Exactly the lines from the line with "const box = new" to the line with "obj.parent = None" should be extracted, both included, with no other lines.

Listed entries →
▽

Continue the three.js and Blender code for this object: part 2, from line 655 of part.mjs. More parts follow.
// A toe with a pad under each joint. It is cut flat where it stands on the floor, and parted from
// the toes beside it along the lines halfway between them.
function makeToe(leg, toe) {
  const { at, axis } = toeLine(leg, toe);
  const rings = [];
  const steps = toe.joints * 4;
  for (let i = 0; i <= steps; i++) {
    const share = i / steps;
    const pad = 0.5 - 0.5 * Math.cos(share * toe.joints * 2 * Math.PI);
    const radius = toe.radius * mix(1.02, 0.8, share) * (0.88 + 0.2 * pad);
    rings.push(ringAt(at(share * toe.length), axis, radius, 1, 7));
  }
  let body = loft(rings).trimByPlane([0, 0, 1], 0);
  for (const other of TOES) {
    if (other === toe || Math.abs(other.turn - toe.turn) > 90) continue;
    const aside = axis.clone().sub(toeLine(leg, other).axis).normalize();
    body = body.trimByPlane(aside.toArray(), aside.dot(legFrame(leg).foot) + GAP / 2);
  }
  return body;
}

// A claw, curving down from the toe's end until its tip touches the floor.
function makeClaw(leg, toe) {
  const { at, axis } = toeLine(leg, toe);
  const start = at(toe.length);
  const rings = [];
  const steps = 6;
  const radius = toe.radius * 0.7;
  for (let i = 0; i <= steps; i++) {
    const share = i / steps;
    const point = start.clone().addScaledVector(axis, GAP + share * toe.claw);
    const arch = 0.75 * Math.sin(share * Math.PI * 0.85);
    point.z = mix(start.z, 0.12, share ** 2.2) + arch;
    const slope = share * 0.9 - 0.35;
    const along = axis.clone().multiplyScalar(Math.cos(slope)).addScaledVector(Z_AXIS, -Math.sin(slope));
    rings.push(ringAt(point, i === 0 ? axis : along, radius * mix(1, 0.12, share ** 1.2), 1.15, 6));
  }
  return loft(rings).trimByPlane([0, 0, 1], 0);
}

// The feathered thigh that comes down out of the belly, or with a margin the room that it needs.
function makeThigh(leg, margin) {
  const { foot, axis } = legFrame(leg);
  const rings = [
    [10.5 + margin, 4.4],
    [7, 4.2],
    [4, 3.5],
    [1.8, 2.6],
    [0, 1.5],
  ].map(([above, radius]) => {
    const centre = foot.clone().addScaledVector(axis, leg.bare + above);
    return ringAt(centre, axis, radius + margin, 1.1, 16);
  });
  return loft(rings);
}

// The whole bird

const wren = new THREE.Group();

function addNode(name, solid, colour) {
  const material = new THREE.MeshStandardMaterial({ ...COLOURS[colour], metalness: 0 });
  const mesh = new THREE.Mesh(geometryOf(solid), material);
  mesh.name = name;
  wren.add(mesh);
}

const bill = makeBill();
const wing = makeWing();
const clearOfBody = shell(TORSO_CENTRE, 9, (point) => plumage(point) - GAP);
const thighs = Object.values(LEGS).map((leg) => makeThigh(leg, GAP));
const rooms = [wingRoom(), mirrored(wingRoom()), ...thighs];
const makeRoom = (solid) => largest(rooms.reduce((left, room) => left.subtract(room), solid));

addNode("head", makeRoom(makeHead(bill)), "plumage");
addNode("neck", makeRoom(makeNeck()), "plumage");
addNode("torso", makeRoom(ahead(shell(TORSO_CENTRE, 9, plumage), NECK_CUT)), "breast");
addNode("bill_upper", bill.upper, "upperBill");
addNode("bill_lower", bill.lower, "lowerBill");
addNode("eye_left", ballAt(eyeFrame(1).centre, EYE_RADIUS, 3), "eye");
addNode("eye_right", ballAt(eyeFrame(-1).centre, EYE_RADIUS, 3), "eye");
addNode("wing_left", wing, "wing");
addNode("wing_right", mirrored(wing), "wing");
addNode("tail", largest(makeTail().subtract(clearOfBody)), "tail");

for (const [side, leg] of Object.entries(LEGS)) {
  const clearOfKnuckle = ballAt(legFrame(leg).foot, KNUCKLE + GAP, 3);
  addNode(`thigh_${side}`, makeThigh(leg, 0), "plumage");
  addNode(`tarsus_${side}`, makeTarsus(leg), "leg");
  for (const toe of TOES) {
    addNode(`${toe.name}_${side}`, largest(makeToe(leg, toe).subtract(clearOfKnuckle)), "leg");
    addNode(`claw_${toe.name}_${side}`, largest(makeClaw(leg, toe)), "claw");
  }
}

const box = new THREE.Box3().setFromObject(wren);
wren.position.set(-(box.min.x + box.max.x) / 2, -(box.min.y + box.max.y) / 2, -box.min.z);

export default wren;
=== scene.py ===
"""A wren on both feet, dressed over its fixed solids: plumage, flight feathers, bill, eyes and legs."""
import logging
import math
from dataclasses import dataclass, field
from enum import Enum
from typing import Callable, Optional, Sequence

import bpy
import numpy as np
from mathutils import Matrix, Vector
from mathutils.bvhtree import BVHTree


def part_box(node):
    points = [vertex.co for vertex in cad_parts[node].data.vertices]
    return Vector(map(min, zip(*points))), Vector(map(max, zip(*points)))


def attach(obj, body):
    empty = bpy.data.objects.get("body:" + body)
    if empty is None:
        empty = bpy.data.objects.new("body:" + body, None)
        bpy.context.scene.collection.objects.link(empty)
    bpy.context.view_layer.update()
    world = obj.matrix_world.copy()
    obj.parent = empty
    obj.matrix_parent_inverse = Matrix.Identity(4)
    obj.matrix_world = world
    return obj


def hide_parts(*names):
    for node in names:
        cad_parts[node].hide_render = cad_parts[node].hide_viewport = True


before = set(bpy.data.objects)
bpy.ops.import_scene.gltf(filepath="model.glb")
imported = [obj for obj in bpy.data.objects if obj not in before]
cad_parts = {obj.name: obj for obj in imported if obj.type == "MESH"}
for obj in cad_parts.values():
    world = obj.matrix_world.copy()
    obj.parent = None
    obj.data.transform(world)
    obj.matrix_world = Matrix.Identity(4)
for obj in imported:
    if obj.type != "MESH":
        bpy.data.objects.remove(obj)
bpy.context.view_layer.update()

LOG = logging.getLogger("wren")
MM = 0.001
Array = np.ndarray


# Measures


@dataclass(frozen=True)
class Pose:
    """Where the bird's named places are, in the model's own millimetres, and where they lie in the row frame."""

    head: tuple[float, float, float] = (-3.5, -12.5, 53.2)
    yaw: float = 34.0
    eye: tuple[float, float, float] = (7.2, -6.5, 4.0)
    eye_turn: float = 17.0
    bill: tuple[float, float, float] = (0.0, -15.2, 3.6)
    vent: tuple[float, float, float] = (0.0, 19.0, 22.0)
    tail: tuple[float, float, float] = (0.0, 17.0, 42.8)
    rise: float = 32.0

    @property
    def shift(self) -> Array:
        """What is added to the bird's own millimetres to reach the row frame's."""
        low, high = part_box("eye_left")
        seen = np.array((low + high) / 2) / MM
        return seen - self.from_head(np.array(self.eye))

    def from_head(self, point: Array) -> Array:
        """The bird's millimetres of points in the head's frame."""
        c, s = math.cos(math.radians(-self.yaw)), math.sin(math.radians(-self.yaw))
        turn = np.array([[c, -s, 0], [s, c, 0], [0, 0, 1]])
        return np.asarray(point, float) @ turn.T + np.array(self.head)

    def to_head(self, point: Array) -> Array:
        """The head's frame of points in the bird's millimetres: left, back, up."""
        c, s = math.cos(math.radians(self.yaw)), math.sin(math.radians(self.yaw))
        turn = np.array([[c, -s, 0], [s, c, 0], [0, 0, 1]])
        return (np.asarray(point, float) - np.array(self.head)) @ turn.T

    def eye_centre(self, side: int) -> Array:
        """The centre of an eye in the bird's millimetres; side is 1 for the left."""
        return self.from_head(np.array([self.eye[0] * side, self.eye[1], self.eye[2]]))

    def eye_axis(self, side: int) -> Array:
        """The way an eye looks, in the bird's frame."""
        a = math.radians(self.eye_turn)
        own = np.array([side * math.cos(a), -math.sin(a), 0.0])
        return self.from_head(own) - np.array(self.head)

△
▽

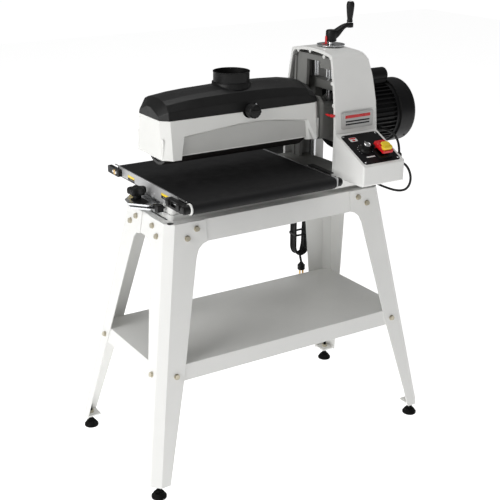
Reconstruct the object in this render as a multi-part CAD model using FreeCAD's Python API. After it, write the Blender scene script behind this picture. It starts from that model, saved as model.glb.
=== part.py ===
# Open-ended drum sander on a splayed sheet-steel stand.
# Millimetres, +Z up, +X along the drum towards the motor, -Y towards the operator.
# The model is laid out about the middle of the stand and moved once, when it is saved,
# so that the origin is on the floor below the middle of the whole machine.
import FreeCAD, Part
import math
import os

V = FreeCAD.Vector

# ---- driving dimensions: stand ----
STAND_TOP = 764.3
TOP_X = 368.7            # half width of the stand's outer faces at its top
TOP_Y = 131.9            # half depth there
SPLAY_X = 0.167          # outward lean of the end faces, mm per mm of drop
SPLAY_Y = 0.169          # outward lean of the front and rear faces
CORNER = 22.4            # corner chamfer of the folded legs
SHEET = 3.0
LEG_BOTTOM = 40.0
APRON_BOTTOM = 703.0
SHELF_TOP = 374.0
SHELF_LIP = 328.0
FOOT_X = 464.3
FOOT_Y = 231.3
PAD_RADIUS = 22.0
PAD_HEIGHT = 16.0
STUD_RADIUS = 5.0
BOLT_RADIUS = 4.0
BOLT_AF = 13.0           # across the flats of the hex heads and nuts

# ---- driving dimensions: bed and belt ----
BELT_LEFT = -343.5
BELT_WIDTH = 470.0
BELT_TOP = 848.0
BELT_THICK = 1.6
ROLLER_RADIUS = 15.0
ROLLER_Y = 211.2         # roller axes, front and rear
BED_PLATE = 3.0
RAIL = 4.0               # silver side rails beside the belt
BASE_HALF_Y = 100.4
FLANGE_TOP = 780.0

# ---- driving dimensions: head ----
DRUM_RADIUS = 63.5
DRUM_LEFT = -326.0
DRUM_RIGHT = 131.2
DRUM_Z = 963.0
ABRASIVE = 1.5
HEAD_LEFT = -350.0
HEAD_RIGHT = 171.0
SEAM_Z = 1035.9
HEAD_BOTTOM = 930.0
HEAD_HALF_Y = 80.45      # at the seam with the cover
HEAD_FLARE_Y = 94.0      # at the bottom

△
▽

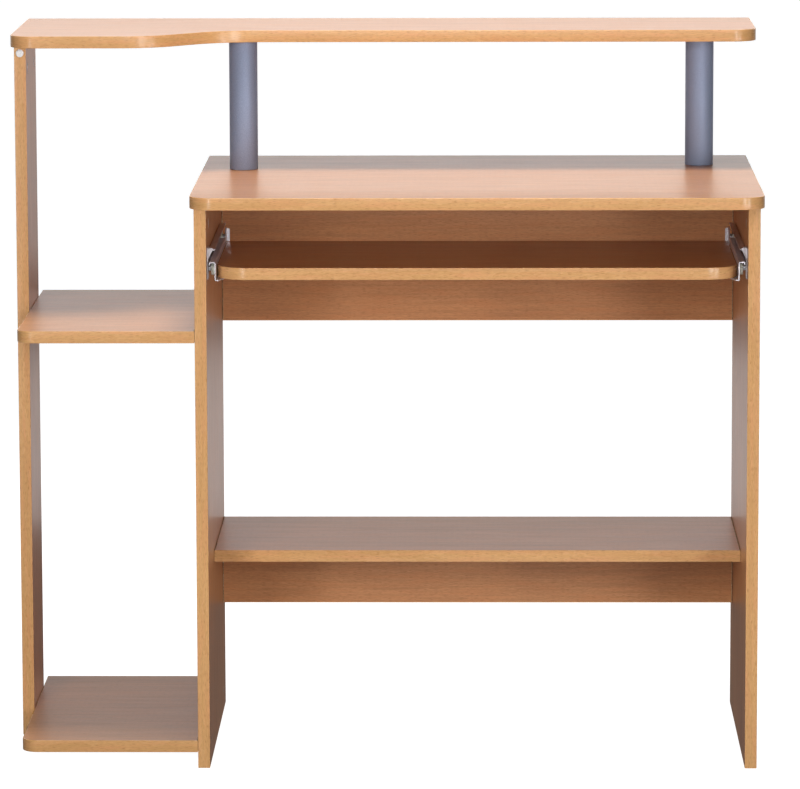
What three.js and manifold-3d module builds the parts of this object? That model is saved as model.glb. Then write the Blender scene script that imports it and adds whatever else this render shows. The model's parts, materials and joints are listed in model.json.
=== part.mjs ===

△

Answer →
const box = new THREE.Box3().setFromObject(wren);
wren.position.set(-(box.min.x + box.max.x) / 2, -(box.min.y + box.max.y) / 2, -box.min.z);

export default wren;
=== scene.py ===
"""A wren on both feet, dressed over its fixed solids: plumage, flight feathers, bill, eyes and legs."""
import logging
import math
from dataclasses import dataclass, field
from enum import Enum
from typing import Callable, Optional, Sequence

import bpy
import numpy as np
from mathutils import Matrix, Vector
from mathutils.bvhtree import BVHTree


def part_box(node):
    points = [vertex.co for vertex in cad_parts[node].data.vertices]
    return Vector(map(min, zip(*points))), Vector(map(max, zip(*points)))


def attach(obj, body):
    empty = bpy.data.objects.get("body:" + body)
    if empty is None:
        empty = bpy.data.objects.new("body:" + body, None)
        bpy.context.scene.collection.objects.link(empty)
    bpy.context.view_layer.update()
    world = obj.matrix_world.copy()
    obj.parent = empty
    obj.matrix_parent_inverse = Matrix.Identity(4)
    obj.matrix_world = world
    return obj


def hide_parts(*names):
    for node in names:
        cad_parts[node].hide_render = cad_parts[node].hide_viewport = True


before = set(bpy.data.objects)
bpy.ops.import_scene.gltf(filepath="model.glb")
imported = [obj for obj in bpy.data.objects if obj not in before]
cad_parts = {obj.name: obj for obj in imported if obj.type == "MESH"}
for obj in cad_parts.values():
    world = obj.matrix_world.copy()
    obj.parent = None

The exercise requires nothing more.